Brian Tatler said initially that singer Sean Harris’s mum took offense over the opening lyrics, 'My mother was a witch,' but "she’s probably forgiven him now.” The song is listed in Kerrang!s 50 Most Evil Songs Ever.

==Release and reception==
The song was originally released on Diamond Head's 1980 debut, Lightning to the Nations, but then also re-recorded for their second album Borrowed Time. Previously, in 1979, the band had already performed the song in a televised performance at West Bromwich College, which was their first TV appearance. It remains a live favourite and is still included in the band's setlist to this day. However, Sean Harris has gotten fed up with continually playing "Am I Evil?", one of the reasons he took the stage dressed as the Grim Reaper during their performance at the National Bowl.

The song has roots with Gustav Holst's "Mars, the Bringer of War" (from The Planets Suite).

==Metallica cover==

The song was covered by American thrash metal band Metallica, originally released as a B-side to the "Creeping Death" single in 1984, included on the 1988 Japanese re-release of its debut album, Kill 'Em All, and later re-released on Garage Inc. in 1998. The song has also been featured in Metallica's live set throughout its career, often in a faster and heavier version. Lead singer James Hetfield also changed the final chorus from "Am I evil? Yes, I am" to "Am I evil? Yes, I fucking am!" Diamond Head has stated that the band's members are flattered by the cover and that the royalties from it have enabled the band to continue.
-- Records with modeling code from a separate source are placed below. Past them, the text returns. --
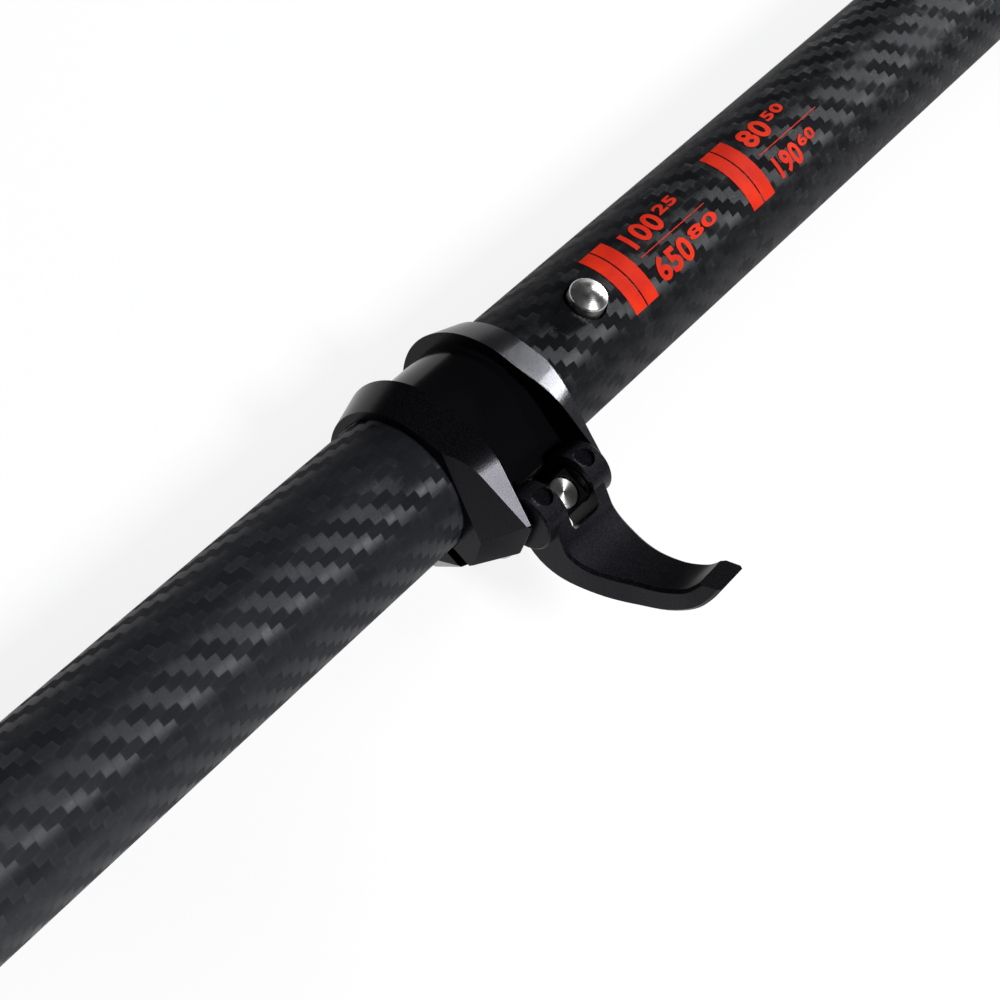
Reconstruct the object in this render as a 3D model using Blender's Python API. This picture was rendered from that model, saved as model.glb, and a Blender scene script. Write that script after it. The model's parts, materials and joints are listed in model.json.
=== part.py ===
# Three-piece paddle for a stand-up paddleboard, lying on the feet of its clamps and on its grip.
# The shaft runs along X with the blade at +X. Every piece is built about the shaft's axis, with x = 0
# at the middle of the lower clamp, and one parent empty then stands the whole paddle on the floor.

import math

import bmesh
import bpy
from mathutils import Vector

MM = 0.001

# Fits: end and running clearances, and the thinner film of a glued or clamped joint
SEAT_GAP = 0.30 * MM
FIT_GAP = 0.20 * MM

# Shaft tubes of woven carbon
TUBE_OD = 29.0 * MM
TUBE_WALL = 1.5 * MM
HANDLE_WALL = 1.4 * MM
MIDDLE_LENGTH = 800.0 * MM
HANDLE_LENGTH = 640.0 * MM
HANDLE_OUT = 330.0 * MM
EDGE_BREAK = 0.35 * MM
CUT_SNAP = 0.0001 * MM
SLOT_WIDTH = 2.0 * MM
SLOT_LENGTH = 18.0 * MM

# Joint between the blade section and the middle section, inside the lower clamp
JOINT_X = -6.0 * MM
FERRULE_WALL = 1.8 * MM
FERRULE_HALF = 70.0 * MM
PLUG_LENGTH = 14.0 * MM
PLUG_INSET = 4.0 * MM

# Snap button and its leaf spring
BUTTON_X = 35.0 * MM
BUTTON_RADIUS = 3.9 * MM
BUTTON_PROUD = 1.9 * MM
BUTTON_CROWN = 1.1 * MM
BUTTON_HOLE_GAP = 0.55 * MM
CROWN_TURNS = (25, 50, 70, 84)
CROWN_FULLNESS = 0.6
BUTTON_FLANGE = 1.5 * MM
BUTTON_FLANGE_THICK = 1.2 * MM
LEAF_WIDTH = 6.0 * MM
LEAF_THICK = 0.6 * MM
LEAF_LENGTH = 38.0 * MM
LEAF_BEND = 3.0 * MM
LEAF_FOLD = math.radians(150.0)
FOLD_STEPS = 6

# Split collar of the clamp; u is the side that the lever faces, v the side of its lugs
CLAMP_TURN = math.radians(13.0)
COLLAR_LENGTH = 31.6 * MM
GROOVE_WIDTH = 16.8 * MM
GROOVE_LEAN = 0.125
SLEEVE_WALL = 1.2 * MM
FLANGE_RISE = 2.6 * MM
FLANGE_DRAFT = 0.115
SPLIT_GAP = 2.6 * MM
SPLIT_OFFSET = 1.2 * MM

# Lugs of the flanges: places and roundings of their corners
CORNER_ROUND = 1.3 * MM
SHOULDER_SHIFT = 5.6 * MM
SHOULDER_ROUND = 14.8 * MM
LUG_TIP_U = 15.7 * MM
LUG_TIP_OUT = 5.0 * MM
LUG_END_U = 8.9 * MM
LUG_END_OUT = 7.1 * MM
FOOT_IN = 0.65 * MM
FOOT_V = 13.8 * MM
FOOT_ROUND = 2.7 * MM

# Flats milled on the lugs: tilt from the shaft, direction round it and how far outside the tube each ends
FLANGE_FLATS = (
    (math.radians(25.2), math.radians(29.6), 0.7 * MM),
    (math.radians(36.4), math.radians(70.9), 4.3 * MM),
    (math.radians(36.4), math.radians(128.0), 1.1 * MM),
)

# Lugs between the flanges, and the slots for the bolt
SADDLE_TURN = math.radians(22.7)
LUG_REACH = 19.3 * MM
BACK_LUG_REACH = 17.9 * MM
BACK_LUG_THICK = 4.2 * MM

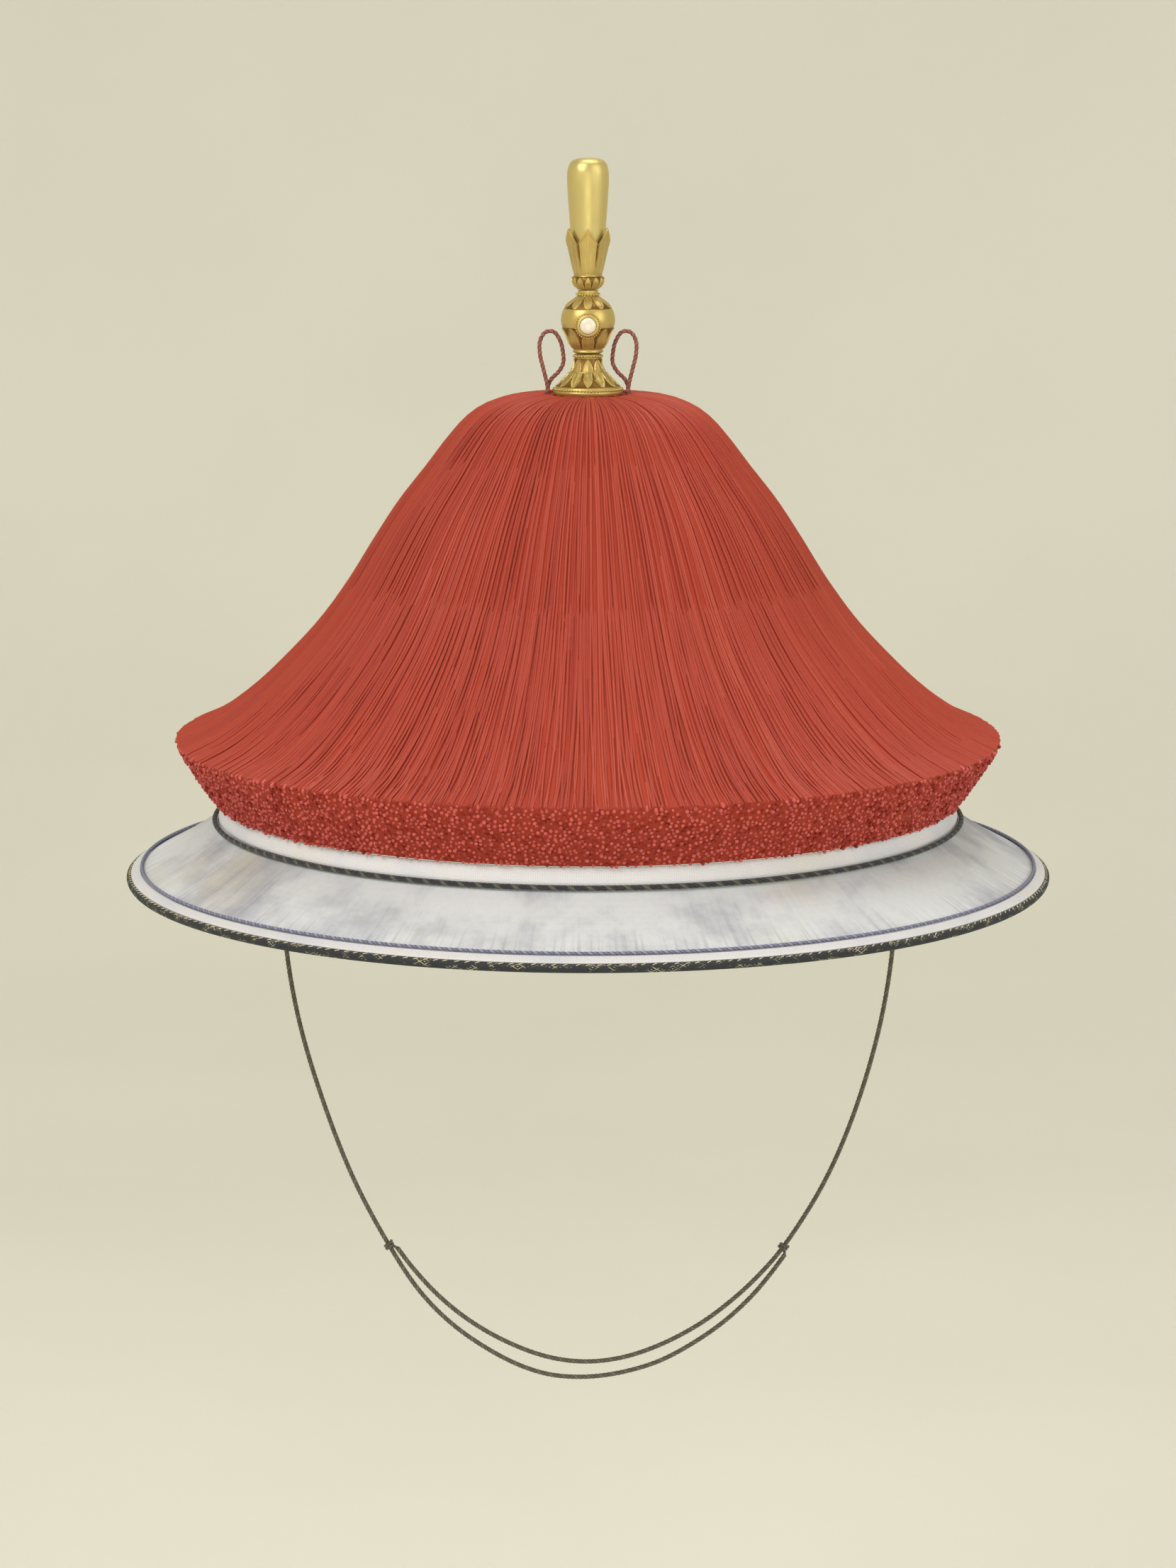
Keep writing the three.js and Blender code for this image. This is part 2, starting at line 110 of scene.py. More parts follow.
# The finial, as radius and height above its foot on the fringe
FINIAL_FOOT = FRINGE_TOP[0][1] + GAP
BORE_RADIUS = 1.9
CRYSTAL_RADIUS, CRYSTAL_HEIGHT = 2.6, 22.2
CRYSTAL_SEAT, CRYSTAL_RIM, CRYSTAL_CROWN = 8.0, 9.2, 10.3
BEZEL_WALL = 0.6
# Relief of beads, bezel and plain gilt, which sets how much painted shade the gilding gives them
BEAD_RELIEF, BEZEL_RELIEF, PLAIN_RELIEF = 0.95, 0.9, 0.85
POST_ROD, POST_TOP, POST_NUT, POST_NUT_HEIGHT, POST_STUB, POST_STUB_LENGTH = 1.5, 46, 7, 1.9, 2.6, 2.2

# The right-hand cord loop beside the finial, as x, y and height
LOOP_ROUTE = [
    (12.8, -0.85, 157.6), (13.0, -0.8, 160.5), (14.2, -0.6, 165.5), (15.3, -0.3, 170.2),
    (15.3, 0.0, 174.4), (13.6, 0.0, 177.2), (11.0, 0.0, 177.4), (9.0, 0.0, 174.8),
    (8.0, 0.2, 171.0), (7.9, 0.4, 167.4), (9.4, 0.6, 164.6), (11.6, 0.8, 162.4),
    (12.7, 0.9, 160.2), (12.8, 0.9, 157.6),
]

# The two halves of the chin cord, as x and height, each from its tab to its end on the other
CORD_LEFT = [
    (-101.5, 34.7), (-99.9, 8.0), (-98.8, -21.7), (-95.1, -46.2), (-88.3, -71.5),
    (-77.8, -100.5), (-65.8, -124.3), (-55.8, -140.0), (-45.7, -150.8), (-34.3, -159.3),
    (-22.9, -165.5), (-12.6, -168.8), (-1.2, -169.6), (10.3, -168.2), (22.7, -164.5),
    (33.0, -159.1), (44.5, -151.0), (53.8, -142.2), (60.2, -134.4), (65.2, -127.4),
]
CORD_RIGHT = [
    (102.0, 34.7), (100.4, 8.0), (99.6, -23.2), (95.1, -52.3), (86.4, -82.5),
    (77.1, -104.3), (64.6, -124.8), (57.4, -133.6), (48.6, -142.3), (37.2, -151.2),
    (23.7, -158.6), (11.2, -162.9), (-1.2, -164.3), (-13.6, -162.6), (-27.1, -157.4),
    (-39.5, -150.0), (-49.8, -141.3), (-58.2, -131.8), (-63.2, -125.0),
]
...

In 2010, at The Big Four: Live from Sofia, Bulgaria concert, in an extended homage to the song, the united members of the "Big Four" of American thrash metal—Metallica, Anthrax, Slayer, and Megadeth—performed the song together. With the exclusion of Slayer's Tom Araya, Kerry King, and Jeff Hanneman (leaving only drummer Dave Lombardo), the combined members of these bands performed the first half of the song. The recording was released later on DVD (The Big Four: Live from Sofia, Bulgaria).

In 2024, Metallica would play the song live alongside Diamond Head member Brian Tatler.

In the 1996 video game The Neverhood, there is a cutscene in which Klaymen pulls a pin that keeps two halves of the Neverhood separated when the sides are coming together; an altered version of the Metallica cover is played.